Some gardeners get frustrated when trees in their yards create shade and prevent lawn grass from growing. But the right tree in the right location can be a magnificent sight. A featured tree in the yard is often called a specimen tree. That’s because it is planted to be a focal point and can grow into its full glory. Often gardeners hear “specimen tree” and think of a large maple, oak, or beech tree in the yard. But specimen trees can also be a dwarf crabapple, a flowering cherry tree, a weeping larch, or a pine. Specimen trees are good landscape design tools because large trees can fill big back or front yards, breaking up the emptiness that often results from large lawns.

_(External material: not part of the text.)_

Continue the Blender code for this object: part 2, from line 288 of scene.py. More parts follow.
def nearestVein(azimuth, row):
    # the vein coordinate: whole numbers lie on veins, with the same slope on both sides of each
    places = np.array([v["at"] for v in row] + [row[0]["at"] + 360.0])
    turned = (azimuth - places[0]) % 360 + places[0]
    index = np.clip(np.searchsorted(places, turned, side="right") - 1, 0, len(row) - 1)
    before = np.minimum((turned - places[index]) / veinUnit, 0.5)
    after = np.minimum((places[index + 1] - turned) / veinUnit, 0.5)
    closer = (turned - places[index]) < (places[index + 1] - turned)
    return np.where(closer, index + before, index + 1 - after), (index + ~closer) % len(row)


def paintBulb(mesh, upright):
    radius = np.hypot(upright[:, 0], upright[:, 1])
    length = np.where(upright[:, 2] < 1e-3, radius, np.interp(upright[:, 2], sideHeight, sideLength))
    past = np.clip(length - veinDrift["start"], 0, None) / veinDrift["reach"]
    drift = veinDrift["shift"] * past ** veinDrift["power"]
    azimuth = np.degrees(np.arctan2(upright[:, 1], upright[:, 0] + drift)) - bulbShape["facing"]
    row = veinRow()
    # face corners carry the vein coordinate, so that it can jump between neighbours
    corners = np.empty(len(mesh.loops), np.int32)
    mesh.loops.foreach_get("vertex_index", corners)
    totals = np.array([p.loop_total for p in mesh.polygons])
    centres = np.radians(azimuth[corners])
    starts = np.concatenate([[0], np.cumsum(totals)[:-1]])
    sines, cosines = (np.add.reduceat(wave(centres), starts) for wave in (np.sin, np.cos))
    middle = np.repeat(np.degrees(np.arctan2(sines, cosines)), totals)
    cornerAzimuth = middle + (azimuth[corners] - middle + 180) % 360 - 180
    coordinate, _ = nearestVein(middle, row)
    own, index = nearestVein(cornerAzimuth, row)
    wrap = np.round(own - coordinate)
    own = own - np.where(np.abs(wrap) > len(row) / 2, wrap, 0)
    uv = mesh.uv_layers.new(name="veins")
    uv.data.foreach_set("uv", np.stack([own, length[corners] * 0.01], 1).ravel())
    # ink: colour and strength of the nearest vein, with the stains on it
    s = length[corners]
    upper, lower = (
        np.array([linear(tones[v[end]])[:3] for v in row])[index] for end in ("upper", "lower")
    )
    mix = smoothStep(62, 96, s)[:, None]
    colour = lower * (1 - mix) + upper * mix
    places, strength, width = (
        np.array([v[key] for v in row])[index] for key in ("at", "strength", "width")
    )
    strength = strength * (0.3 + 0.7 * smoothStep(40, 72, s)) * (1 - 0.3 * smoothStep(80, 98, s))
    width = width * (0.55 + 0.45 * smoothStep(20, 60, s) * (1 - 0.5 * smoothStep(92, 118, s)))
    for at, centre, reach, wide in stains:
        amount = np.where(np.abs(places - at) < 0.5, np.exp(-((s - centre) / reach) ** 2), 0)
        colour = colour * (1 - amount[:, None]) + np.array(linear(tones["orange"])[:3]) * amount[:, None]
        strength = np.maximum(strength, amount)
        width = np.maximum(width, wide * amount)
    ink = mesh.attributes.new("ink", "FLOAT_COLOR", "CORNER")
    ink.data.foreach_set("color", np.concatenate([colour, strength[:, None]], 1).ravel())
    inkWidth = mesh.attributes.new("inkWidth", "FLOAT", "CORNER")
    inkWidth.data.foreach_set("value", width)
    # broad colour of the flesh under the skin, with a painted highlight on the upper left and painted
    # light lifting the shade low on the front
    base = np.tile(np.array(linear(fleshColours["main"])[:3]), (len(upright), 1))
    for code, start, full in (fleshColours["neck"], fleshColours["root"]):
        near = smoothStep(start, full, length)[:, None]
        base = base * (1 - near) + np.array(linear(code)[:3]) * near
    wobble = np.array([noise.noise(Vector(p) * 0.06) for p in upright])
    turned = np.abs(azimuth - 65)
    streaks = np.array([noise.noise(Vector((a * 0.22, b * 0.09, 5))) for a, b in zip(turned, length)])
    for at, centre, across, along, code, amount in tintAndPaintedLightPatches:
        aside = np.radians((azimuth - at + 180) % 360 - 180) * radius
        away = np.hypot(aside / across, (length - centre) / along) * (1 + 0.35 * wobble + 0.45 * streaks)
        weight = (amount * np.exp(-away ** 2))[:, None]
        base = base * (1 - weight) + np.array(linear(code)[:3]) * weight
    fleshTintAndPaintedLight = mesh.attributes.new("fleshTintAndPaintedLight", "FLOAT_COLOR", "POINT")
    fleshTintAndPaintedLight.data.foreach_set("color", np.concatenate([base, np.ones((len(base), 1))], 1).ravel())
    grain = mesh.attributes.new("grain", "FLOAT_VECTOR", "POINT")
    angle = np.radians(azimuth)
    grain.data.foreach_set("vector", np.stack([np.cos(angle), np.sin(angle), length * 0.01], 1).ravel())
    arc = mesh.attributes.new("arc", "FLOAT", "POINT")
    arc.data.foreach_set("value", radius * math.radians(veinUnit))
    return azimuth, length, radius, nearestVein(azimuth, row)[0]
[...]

Smaller trees can provide an anchor for a garden bed, especially when paired with smaller shrubs or flowers.

918Specimen trees provide year-round interest. Spring-flowering trees, such as flowering dogwood and plum, brighten up the yard. Summer foliage can be interesting, especially on trees such as lindens, with their silver-backed green leaves. Some trees have variegated or purple-colored foliage. In fall, maples, ash, and many other trees provide brilliant color. Even in winter, specimen trees such as birch and paperbark maples have attractive peeling bark.

When selecting a tree as a specimen, first learn about its growth habit. Not only is the maximum height and spread important, but the shape is also critical. Tall, narrow junipers may fit well in a small lot. Broader trees will need a bigger area. Small, weeping trees make great courtyard or alcove trees. Dwarf trees, such as Alberta spruce, add a big-evergreen-tree look to a small spot.

Decide if you want a tree for its flowers, fall color, fruit, bark, or all of the above. Think about any fruit that might form, and ask yourself if dropping fruit which can create a mess on a deck or patio might be an issue. Consider whether you want an evergreen or deciduous tree. This choice can influence the amount of light coming into your house and whether views become blocked.